Memorial Day is set aside to honor those who have died while serving in the armed forces of the United States of America. This differs from Veteran’s Day on which we honor all those who have served in the armed forces.

This might seem a bit perplexing to some, or even a little redundant. I have thought so too in the past. This year, however, I have been thinking a lot about my gramps, Vern Clair Baum. He was a drafted US Marine who served on Iwo Jima as well as the following occupation of Japan. Iwo Jima was one of the most brutal of WWII battles.

Vern lived to be 81 years old. He died on January 9, 2001. Almost to the day 55 years after being honorably discharged from the Marine Corp January 31, 1946. I cannot imagine the horrors he saw. How he maintained any faith in humanity I do not know. I am not even sure how he maintained his senses. Yet, he did; all the while creating a simple, rich life for his wife and children and his grandchildren to come.

My gramps deserves honor. Both for the service he gave our country and for the life he lived thereafter. Hence, Veterans Day makes sense to me. I can relate.

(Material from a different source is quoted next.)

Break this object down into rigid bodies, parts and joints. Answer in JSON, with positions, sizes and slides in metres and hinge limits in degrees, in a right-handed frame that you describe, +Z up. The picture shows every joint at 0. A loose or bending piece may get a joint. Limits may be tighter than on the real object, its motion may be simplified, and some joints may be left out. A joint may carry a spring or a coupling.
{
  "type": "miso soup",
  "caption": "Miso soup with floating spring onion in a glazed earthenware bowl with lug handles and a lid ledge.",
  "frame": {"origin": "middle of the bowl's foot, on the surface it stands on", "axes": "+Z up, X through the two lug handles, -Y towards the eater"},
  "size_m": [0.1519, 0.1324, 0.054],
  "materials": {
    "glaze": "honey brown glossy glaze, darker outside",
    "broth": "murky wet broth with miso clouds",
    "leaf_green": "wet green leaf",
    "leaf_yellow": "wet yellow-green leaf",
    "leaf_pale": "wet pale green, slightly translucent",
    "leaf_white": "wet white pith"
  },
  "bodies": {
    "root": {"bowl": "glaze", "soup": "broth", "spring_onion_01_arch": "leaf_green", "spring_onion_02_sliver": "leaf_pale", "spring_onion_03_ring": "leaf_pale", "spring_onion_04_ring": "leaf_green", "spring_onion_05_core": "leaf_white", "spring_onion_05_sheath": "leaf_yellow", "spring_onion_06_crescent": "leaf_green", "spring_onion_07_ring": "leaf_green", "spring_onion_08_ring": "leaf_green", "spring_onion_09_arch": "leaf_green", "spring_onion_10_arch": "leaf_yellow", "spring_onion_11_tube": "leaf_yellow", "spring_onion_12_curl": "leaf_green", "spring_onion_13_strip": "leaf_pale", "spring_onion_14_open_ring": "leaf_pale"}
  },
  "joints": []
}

Memorial Day is another story. I cannot relate. I don’t know anyone who has lost their life in the armed forces. I struggle to even think of a distant acquaintance. I suspect I am not alone, if for no other reason than this: there are two things you can count on, one is you will die, and two, you will soon be forgotten.

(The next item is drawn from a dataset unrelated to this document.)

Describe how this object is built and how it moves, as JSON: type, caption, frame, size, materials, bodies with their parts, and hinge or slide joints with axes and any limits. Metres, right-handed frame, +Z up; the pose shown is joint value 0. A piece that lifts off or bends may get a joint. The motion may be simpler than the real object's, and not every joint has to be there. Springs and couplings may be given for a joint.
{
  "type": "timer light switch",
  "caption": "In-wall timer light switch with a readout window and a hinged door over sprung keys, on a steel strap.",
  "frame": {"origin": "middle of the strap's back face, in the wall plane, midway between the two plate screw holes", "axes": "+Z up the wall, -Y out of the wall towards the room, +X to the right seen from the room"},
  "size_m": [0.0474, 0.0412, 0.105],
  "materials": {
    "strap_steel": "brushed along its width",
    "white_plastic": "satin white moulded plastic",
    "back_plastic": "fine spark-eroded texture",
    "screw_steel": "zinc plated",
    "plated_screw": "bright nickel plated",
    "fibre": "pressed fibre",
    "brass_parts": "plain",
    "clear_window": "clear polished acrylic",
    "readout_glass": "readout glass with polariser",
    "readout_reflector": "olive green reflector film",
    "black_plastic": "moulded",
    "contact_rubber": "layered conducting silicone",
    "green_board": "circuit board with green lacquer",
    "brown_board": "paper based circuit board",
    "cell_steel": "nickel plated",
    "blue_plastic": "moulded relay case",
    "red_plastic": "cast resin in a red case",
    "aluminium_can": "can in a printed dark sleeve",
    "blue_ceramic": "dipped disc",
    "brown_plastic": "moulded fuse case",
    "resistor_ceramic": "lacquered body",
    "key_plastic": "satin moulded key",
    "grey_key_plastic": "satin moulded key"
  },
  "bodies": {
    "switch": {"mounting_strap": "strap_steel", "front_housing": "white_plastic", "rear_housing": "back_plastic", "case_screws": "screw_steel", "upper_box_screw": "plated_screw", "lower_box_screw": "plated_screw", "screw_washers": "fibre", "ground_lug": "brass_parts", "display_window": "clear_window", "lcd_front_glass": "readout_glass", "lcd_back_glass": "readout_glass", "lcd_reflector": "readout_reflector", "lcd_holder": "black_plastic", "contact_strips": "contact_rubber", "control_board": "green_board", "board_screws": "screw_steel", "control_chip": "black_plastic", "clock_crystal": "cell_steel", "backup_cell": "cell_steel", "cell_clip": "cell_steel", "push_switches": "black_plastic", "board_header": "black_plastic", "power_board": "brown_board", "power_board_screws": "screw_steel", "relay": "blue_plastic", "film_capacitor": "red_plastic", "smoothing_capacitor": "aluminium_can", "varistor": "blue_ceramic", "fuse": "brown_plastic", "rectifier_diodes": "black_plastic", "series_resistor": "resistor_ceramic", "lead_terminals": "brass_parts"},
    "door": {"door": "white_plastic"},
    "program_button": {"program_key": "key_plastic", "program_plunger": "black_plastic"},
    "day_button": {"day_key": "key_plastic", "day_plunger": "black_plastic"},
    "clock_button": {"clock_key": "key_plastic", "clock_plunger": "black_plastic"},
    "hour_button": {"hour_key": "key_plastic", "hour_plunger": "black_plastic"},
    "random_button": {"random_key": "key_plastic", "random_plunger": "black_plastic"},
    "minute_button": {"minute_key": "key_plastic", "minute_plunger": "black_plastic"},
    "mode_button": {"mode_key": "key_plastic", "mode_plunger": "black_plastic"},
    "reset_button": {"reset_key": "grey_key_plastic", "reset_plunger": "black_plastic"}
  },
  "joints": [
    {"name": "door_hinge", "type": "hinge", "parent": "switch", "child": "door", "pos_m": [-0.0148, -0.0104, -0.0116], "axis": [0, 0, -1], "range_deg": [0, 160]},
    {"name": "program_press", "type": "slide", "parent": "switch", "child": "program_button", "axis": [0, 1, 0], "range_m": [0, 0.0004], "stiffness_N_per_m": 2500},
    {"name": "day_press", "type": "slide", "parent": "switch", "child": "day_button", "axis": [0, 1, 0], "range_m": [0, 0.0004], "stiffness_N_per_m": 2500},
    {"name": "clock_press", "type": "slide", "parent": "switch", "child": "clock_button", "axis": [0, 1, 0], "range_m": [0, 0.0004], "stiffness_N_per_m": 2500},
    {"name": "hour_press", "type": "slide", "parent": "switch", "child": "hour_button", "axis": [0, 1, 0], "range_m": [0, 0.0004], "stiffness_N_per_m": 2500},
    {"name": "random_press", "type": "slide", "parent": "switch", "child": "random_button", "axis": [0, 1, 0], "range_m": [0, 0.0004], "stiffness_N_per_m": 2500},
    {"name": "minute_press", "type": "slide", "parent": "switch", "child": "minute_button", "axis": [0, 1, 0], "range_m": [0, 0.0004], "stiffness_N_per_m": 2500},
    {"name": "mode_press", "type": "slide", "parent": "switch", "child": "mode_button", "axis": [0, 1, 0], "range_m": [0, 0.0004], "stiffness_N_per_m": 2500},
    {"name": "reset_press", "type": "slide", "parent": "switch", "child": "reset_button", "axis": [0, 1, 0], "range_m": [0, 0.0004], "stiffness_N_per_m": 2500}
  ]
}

This fact is the crux of the reason we have Memorial Day and not only Veterans Day. Because those who have given their lives are in grave danger of being forgotten too soon. My gramps would often say, “The real heroes are the ones who never came home.” This is so common a phrase among combat veterans it is almost a mantra. This is the haunting chant of the likes of Ira Hayes who came to ruin by the pomp and circumstance surrounding his part in the raising of a flag for an “after the fact” photo atop Mount Suribachi on Iwo Jima. So popular was the photo the Marine Memorial in Washington DC is a depiction.

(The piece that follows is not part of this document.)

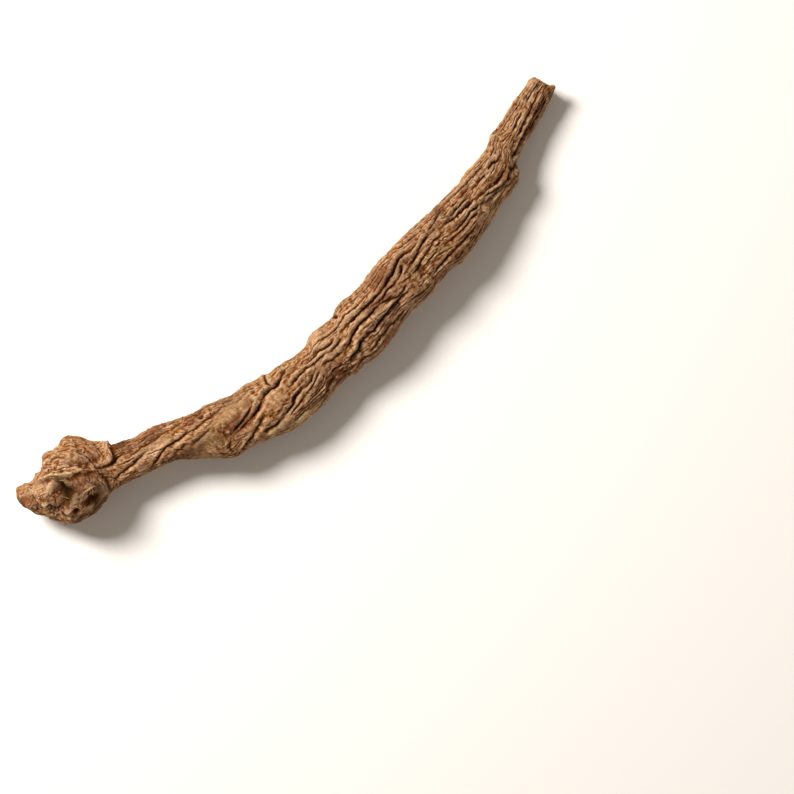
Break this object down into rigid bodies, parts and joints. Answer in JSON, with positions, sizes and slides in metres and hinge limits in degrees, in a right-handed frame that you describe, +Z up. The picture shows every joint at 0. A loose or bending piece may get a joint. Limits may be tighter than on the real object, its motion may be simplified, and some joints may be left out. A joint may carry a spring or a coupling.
{
  "type": "dried teasel root",
  "caption": "Whole dried root with a knobbly two-lobed crown, a narrow neck, a slightly curved, deeply wrinkled body, rootlet scars and a cut tip, lying flat.",
  "frame": {"origin": "centre of the root's outline seen from above, on the surface that it lies on", "axes": "+X along the root from the crown to the cut tip, +Z up, away from the surface that it lies on"},
  "size_m": [0.1524, 0.031, 0.0155],
  "materials": {
    "bark": "matte"
  },
  "bodies": {
    "root": {"teasel_root": "bark"}
  },
  "joints": []
}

While I seek to honor my gramps every day of my life by the way I live, and in a special way on Veteran’s Day, I will not be honoring him on Memorial Day. Rather I will memorialize those who I don’t remember. Those I never knew. Those who never had an opportunity to influence the world beyond the battle field. You likely don’t know them either. They are heroes. Gramps would want it that way.

I realized when I was formatting this article to post I had cropped my gramps’ buddy out of the featured picture. It occurred to me perhaps he is one of those who deserves special honor on Memorial Day. No one in our family knows who he is or was. I am compelled to put his picture here.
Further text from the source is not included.